Considering black pearl and diamond rings – Two very different gems.
Black Pearl & Diamond Rings
Pearls work wonderfully well with diamonds. This is especially true if the pearl is black. The above image taken earlier this week, is ring design R1D018S and features a central Tahitian pearl. Pearl is an organic gem, prized for the luminescent and very subtle appearance. Pearls have many contrasting qualities to diamond. Firstly pearls do not need cutting. Most pearl jewellery works with the natural shape of the pearl. Cultured pearls sold commercially, exist in more plentiful supply compared to rarer natural pearls. Cultured pearls originate from freshwater or seawater. The hardness of pearls ranges from 2.5 – 4 on the Moh’s Scale, making them more fragile than diamonds, having a hardness of 10 by comparison. A general rule of wearing pearls recommends “putting on last, taking off first,” and avoiding contact with perfumes and hairspray. Since pearl is a much more fragile material, you should take care when wearing such rings, especially with a prominent gem at the centre, as in this particular piece.
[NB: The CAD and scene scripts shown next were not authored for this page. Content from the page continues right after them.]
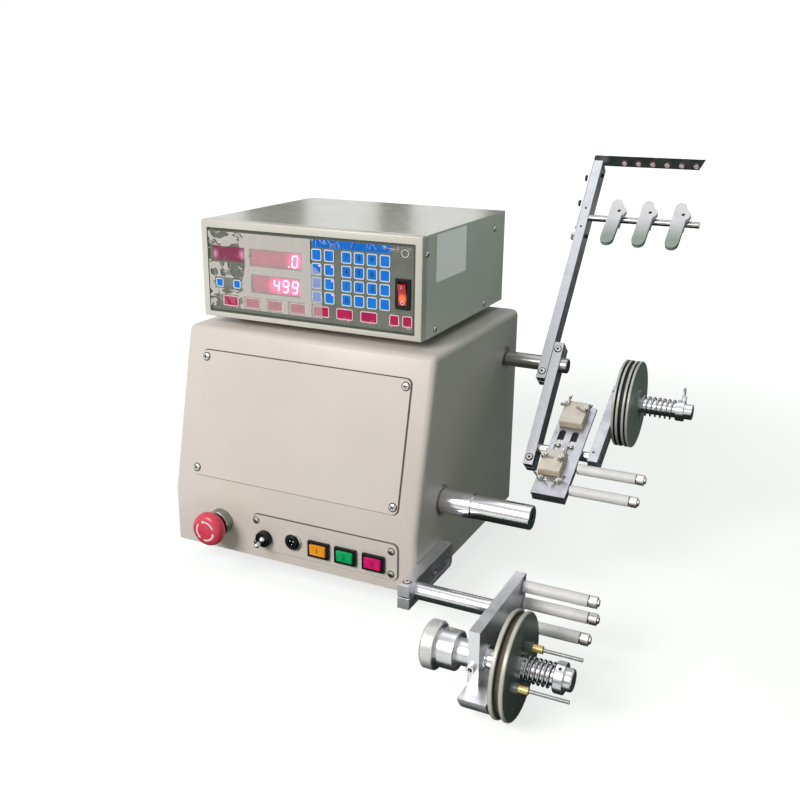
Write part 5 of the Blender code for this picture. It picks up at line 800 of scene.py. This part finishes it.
def pin_hole_shades(body, places):
    """Painted shade: dark discs in the blind holes that cross pins were pressed into."""
    set_out(body + "_pin_holes", disc(0.0015, 20), places, HOLE, body, "black_plastic")


# Screws. BAR_FACE is a bar's front face and SWITCH_FACE that of the switch plate
BAR_FACE, SWITCH_FACE = -0.01125, -0.1478
COVER_CORNERS = [(x, -0.0019, up, 0.4 + 9 * up) for x in (-0.125, 0.125) for up in (0.030, 0.158)]
BOX_SIDES = ((-0.0777, 0.3493, 0.2), (0.1169, 0.3507, 0.7), (-0.054, 0.266, 0.5), (0.091, 0.266, 0.1))
cross_screws("cover_screws", 0.0043, on(SLOPE, FRONT, *COVER_CORNERS))
cross_screws("switch_plate_screws", 0.0037,
             on(UPRIGHT, FRONT, (-0.042, SWITCH_FACE, 0.046, 0.3), (0.127, SWITCH_FACE, 0.045, 0.9),
                (0.127, SWITCH_FACE, 0.0185, 0.1), (-0.042, SWITCH_FACE, 0.0185, 0.6)))
cross_screws("box_screws", 0.0033, on(UPRIGHT, RIGHT, *[(0.131, *side) for side in BOX_SIDES])
             + on(UPRIGHT, LEFT, *[(-0.131, *side) for side in BOX_SIDES]))

clamp_screws("mast_clamp", "mast", on(MAST, FRONT, (0.20675, BAR_FACE, -0.0154)))
clamp_screws("link_clamp", "link", on(MAST, FRONT, (0.21875, BAR_FACE, 0.0155),
                                      (0.21875, BAR_FACE, -0.1234, 0.4)))
pin_hole_shades("mast", on(MAST, FRONT, (0.20675, BAR_FACE, 0.213), (0.20675, BAR_FACE, 0.186)))
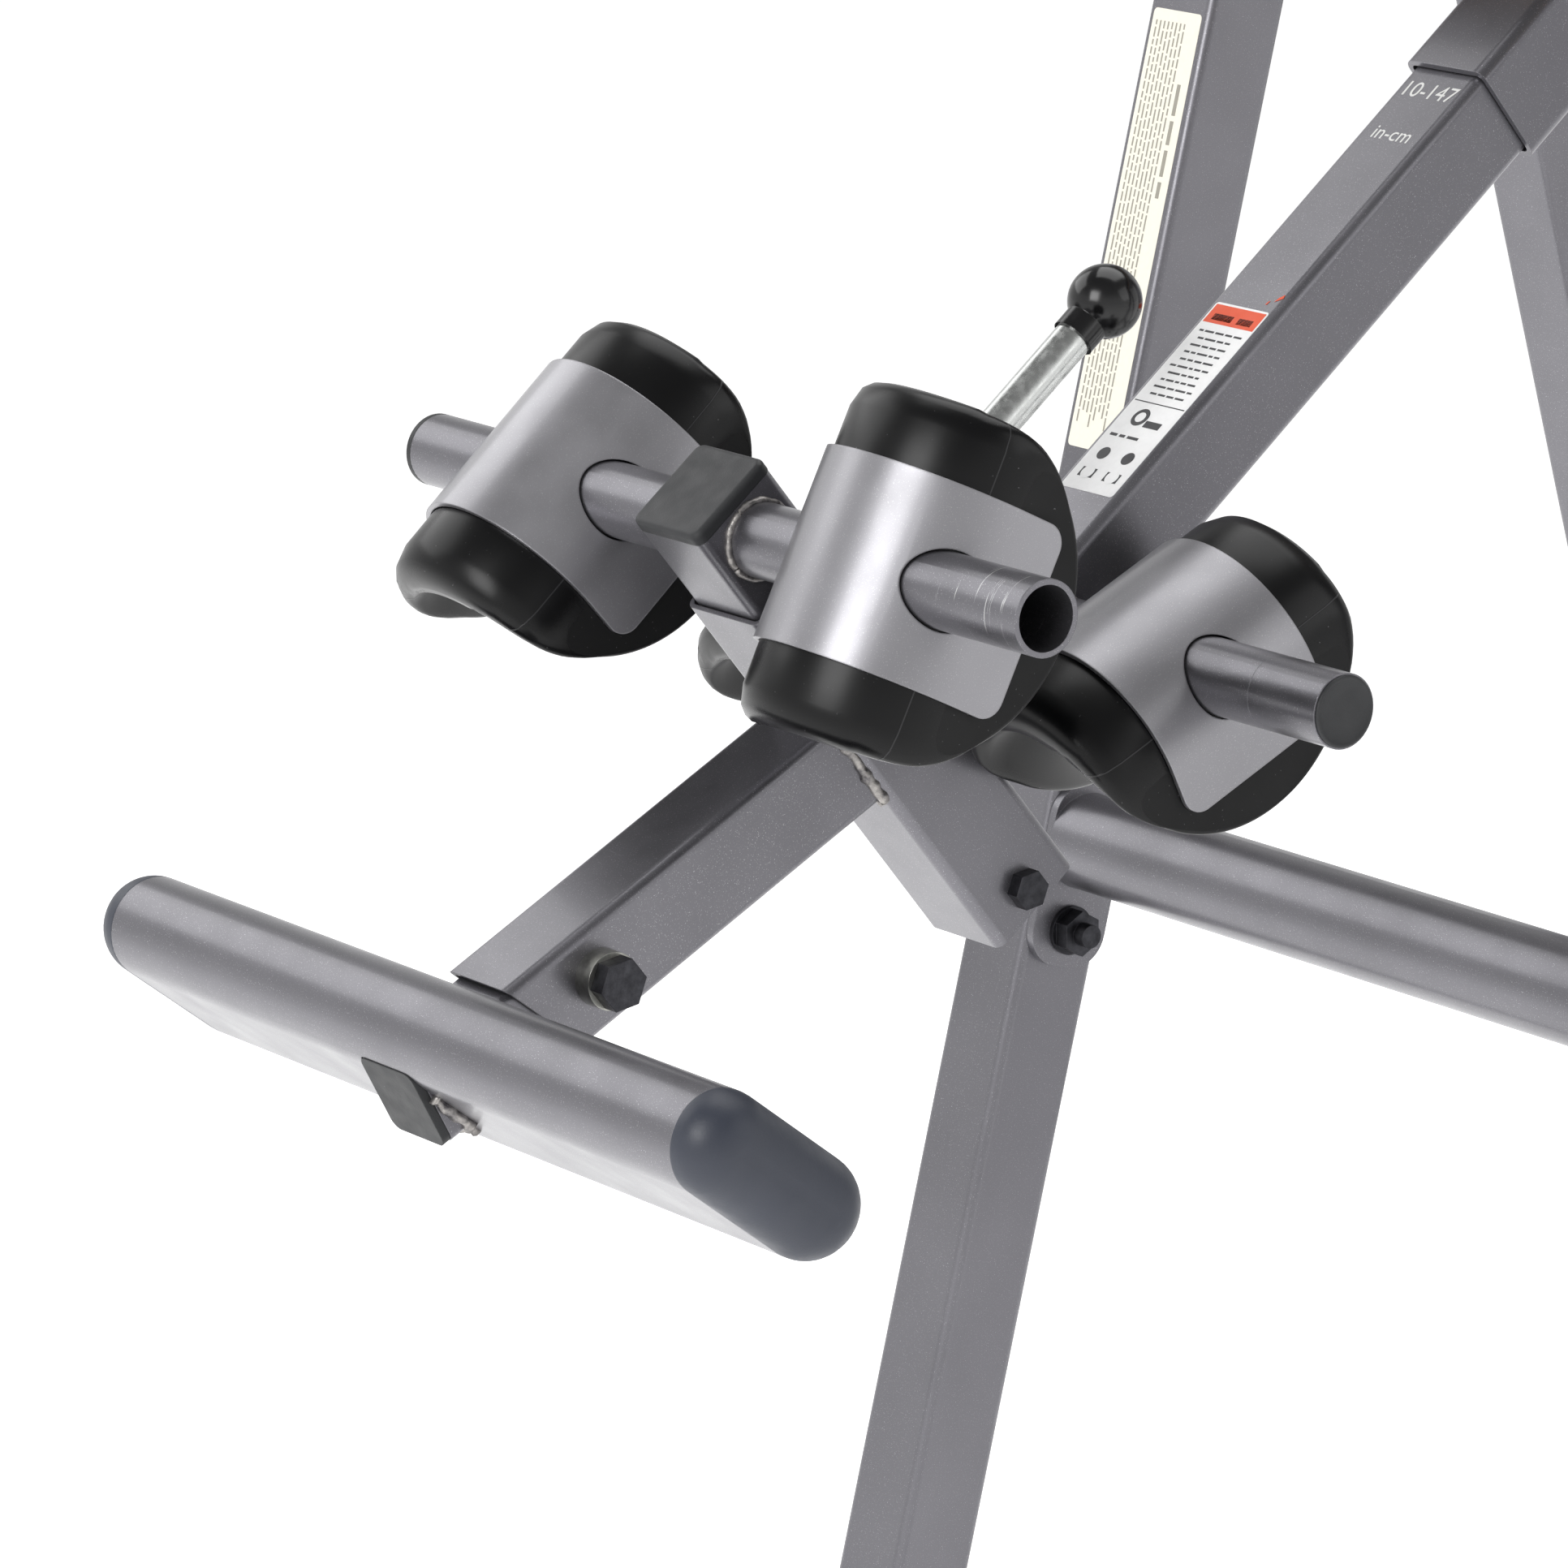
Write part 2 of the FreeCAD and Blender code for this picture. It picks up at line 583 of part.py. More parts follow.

Black Pearls are typically cultured in Tahitian Oysters. Many other types of shell produce cream colours, but the contrast with diamonds tends is more subtle. The striking effect of the black pearl, with the whiteness of diamonds adds impact by way of contrast to the ring.
The Three Components of Pearl Colour
Pearl colouration includes three aspects. The body colour – this is the primary colour, usually light, dark or coloured. Overtone colour is a tint that appears across the pearl. Orient is a third aspect, associated with some pearls, producing an iridescent rainbow of colours. The above ring shows a metallic green overtone, considered a desirable trait among black pearls.
On a last note, we should really mention luster. This is an important quality of pearls. This is the brightness of the pearl, and represents the measure and quality of light being reflected back from the surface of a pearl. The accumulated layers of a pearl (the nacre) should ideally be fine, thick and fairly uniform, producing a wonderfully lustrous surface, considered a desirable characteristic.